Starting at the line that contains "and square neck", copy every line down to the line that contains "obj.parent = empty", inclusive, exactly as it stands. Omit all other lines.
═════ DATA SEGMENT
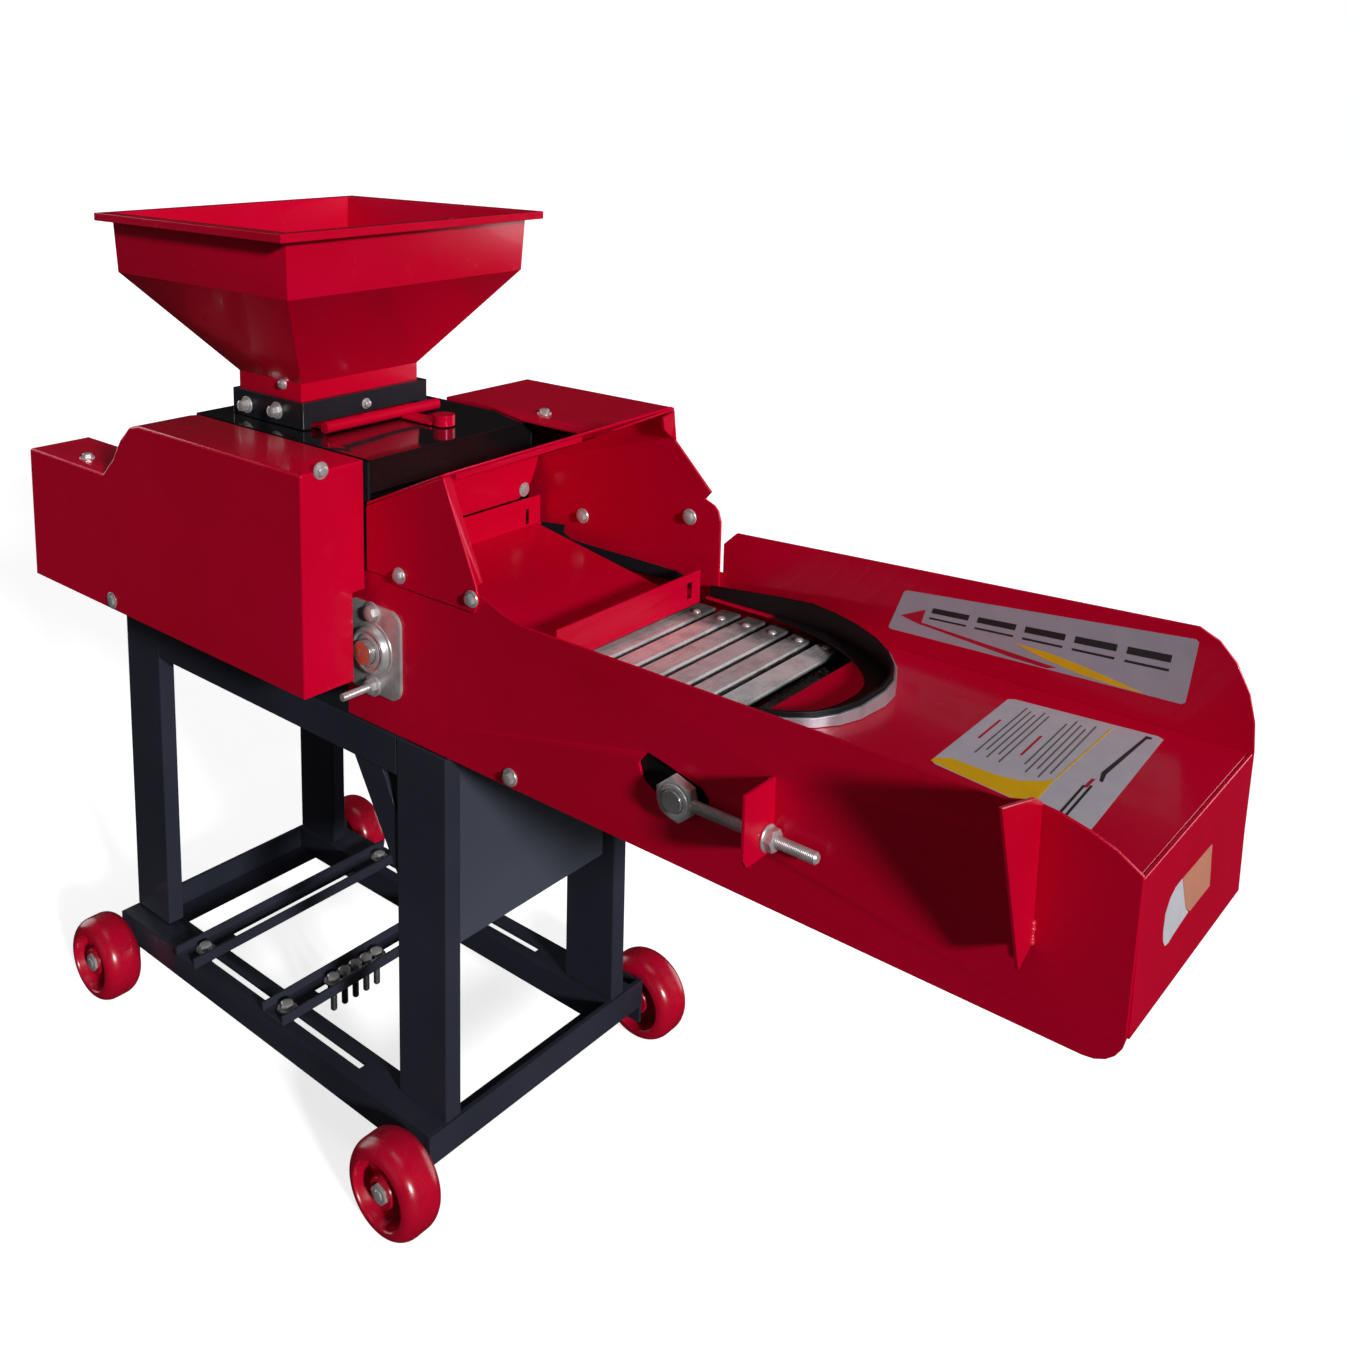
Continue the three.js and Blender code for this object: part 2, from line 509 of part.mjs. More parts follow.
add('idler', union(
  rodY(IDLER.x, IDLER.z, 19.7, 124, 144.5, 24), rodY(IDLER.x, IDLER.z, 59.2, 144, 158, 48),
  rodY(IDLER.x, IDLER.z, 9.5, 90.5, 162, 20),
), IRON);

// ---- gear cover: open-backed red box with a flange lying over the housing top
add('gear_cover', cut(
  union(
    box(66, 290, 97, 237, 490, 753),
    prismXY([[66.2, 120], [140, 96], [207, 74], [284, 74], [284, 120]], 752.3, 755.1),
    box(66, 290, 97, 237, 752, 755.3),
  ),
  box(68, 288, 90, 235, 492, 751),
  box(60, 286, 60, 96.5, 745, 753.3),
), RED);

// ---- belt guard: red box open underneath and at the back, stepped at its rear end
const guard = [[-311, 531], [202, 531], [202, 753], [-72, 753], [-91.5, 749], [-111, 731],
  [-127, 707], [-149, 686], [-311, 686]];
const guardIn = [[-309, 520], [200, 520], [200, 751], [-72, 751], [-90, 747], [-109, 729.5],
  [-125.5, 705.5], [-148, 684], [-309, 684]];
add('belt_guard', cut(
  prismXZ(guard, -227, yn - 4), prismXZ(guardIn, -225, yn + 5),
  box(190, 210, -165.6, -140, 520, 622),
), RED);

add('guard_bolt', rodY(-140, 541, 6.3, -231, -227 - GAP, 6), STEEL);

// ---- discharge chute: deflector plate on the +X side, cheeks and sloping back
const CHUTE = [-122, 106];
const chuteCheek = [[152, 475.2], [302, 475.2], [302, 272], [235, 272], [235, 357.5]];
add('discharge_chute', union(
  box(300, 303, ...CHUTE, 270, 479.5),
  prismXZ([[154, 475.2], [236, 358], [236, 272], [233, 272], [233, 357], [151, 475.2]], ...CHUTE),
  prismXZ(chuteCheek, CHUTE[0], CHUTE[0] + SHEET), prismXZ(chuteCheek, CHUTE[1] - SHEET, CHUTE[1]),
), BLACK);

// ---- hopper seat, slide gate and its pull on the housing top
add('hopper_collar', cut(
  box(-54, 69, -117, 63, BODY.top + GAP, 782),
  box(-48.6, 61.2, -112.4, 56.2, 750, 790),
  box(55, 80, -106, 50, 750, 758.6),
), BLACK);
add('slide_gate', union(
  box(-47.6, 98, -103, 47, 754, 756.2),
  rodY(98, 760.2, 6.2, -112, 50, 16),
), RED);
add('gate_pull', union(
  prismXY([[104.6, -10], [150, -10], [150, 14], [104.6, 12]], 754, 757),
  rodZ(159, 2, 12, 754, 766, 20),
), RED);

// ---- grain hopper: out-turned lip, straight band, pyramid and square neck
const lip = [-164, 164, -214, 154];
const bandTop = [-153, 151, -198, 138];
const band = [-151, 148, -195, 135];
const neck = [-48, 60.6, -111.8, 55.6];
const T = 2.2;
add('hopper', cut(
  union(
    frustum(lip, 965.5, lip, 974), frustum(band, 908, bandTop, 966),
    frustum(neck, 801, band, 908.5), frustum(neck, 760, neck, 801.5),
  ),
  frustum(inset(band, T), 908, inset(bandTop, T), 975),
  frustum(inset(neck, T), 801, inset(band, T), 908.5),
  frustum(inset(neck, T), 750, inset(neck, T), 801.5),
), RED);

// the origin is on the floor, under the middle of the whole machine
const extent = new THREE.Box3().setFromObject(machine);
const middle = extent.getCenter(new THREE.Vector3());
machine.position.set(-middle.x, -middle.y, -extent.min.z);

export default machine;
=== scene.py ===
"""Looks of the mobile chaff cutter and grain grinder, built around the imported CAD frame.

Lengths are in millimetres in the design's own coordinates (x along the trough from the frame's
middle, y across, z up from the floor); P() turns them into the frame's metres.
"""
import json
import math
import random

import bmesh
import bpy
from mathutils import Matrix, Vector


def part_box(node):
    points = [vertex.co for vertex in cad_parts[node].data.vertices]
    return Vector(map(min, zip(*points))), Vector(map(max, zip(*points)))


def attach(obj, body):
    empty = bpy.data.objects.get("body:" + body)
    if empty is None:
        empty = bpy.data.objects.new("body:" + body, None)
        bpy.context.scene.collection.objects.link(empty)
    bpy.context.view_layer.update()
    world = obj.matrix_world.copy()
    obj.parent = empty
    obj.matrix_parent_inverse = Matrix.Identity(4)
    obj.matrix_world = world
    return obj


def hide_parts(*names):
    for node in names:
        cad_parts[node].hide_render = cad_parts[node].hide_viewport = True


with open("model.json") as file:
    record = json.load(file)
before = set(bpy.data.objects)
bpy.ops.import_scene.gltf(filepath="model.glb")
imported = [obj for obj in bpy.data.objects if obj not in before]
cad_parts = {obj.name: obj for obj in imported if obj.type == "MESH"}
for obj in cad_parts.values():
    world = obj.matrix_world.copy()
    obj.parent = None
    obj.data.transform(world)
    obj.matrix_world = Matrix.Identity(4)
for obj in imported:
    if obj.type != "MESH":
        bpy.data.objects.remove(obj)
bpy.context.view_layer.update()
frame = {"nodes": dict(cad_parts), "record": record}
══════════
* WRITTEN SOLUTION *
// ---- grain hopper: out-turned lip, straight band, pyramid and square neck
const lip = [-164, 164, -214, 154];
const bandTop = [-153, 151, -198, 138];
const band = [-151, 148, -195, 135];
const neck = [-48, 60.6, -111.8, 55.6];
const T = 2.2;
add('hopper', cut(
  union(
    frustum(lip, 965.5, lip, 974), frustum(band, 908, bandTop, 966),
    frustum(neck, 801, band, 908.5), frustum(neck, 760, neck, 801.5),
  ),
  frustum(inset(band, T), 908, inset(bandTop, T), 975),
  frustum(inset(neck, T), 801, inset(band, T), 908.5),
  frustum(inset(neck, T), 750, inset(neck, T), 801.5),
), RED);

// the origin is on the floor, under the middle of the whole machine
const extent = new THREE.Box3().setFromObject(machine);
const middle = extent.getCenter(new THREE.Vector3());
machine.position.set(-middle.x, -middle.y, -extent.min.z);

export default machine;
=== scene.py ===
"""Looks of the mobile chaff cutter and grain grinder, built around the imported CAD frame.

Lengths are in millimetres in the design's own coordinates (x along the trough from the frame's
middle, y across, z up from the floor); P() turns them into the frame's metres.
"""
import json
import math
import random

import bmesh
import bpy
from mathutils import Matrix, Vector


def part_box(node):
    points = [vertex.co for vertex in cad_parts[node].data.vertices]
    return Vector(map(min, zip(*points))), Vector(map(max, zip(*points)))


def attach(obj, body):
    empty = bpy.data.objects.get("body:" + body)
    if empty is None:
        empty = bpy.data.objects.new("body:" + body, None)
        bpy.context.scene.collection.objects.link(empty)
    bpy.context.view_layer.update()
    world = obj.matrix_world.copy()
    obj.parent = empty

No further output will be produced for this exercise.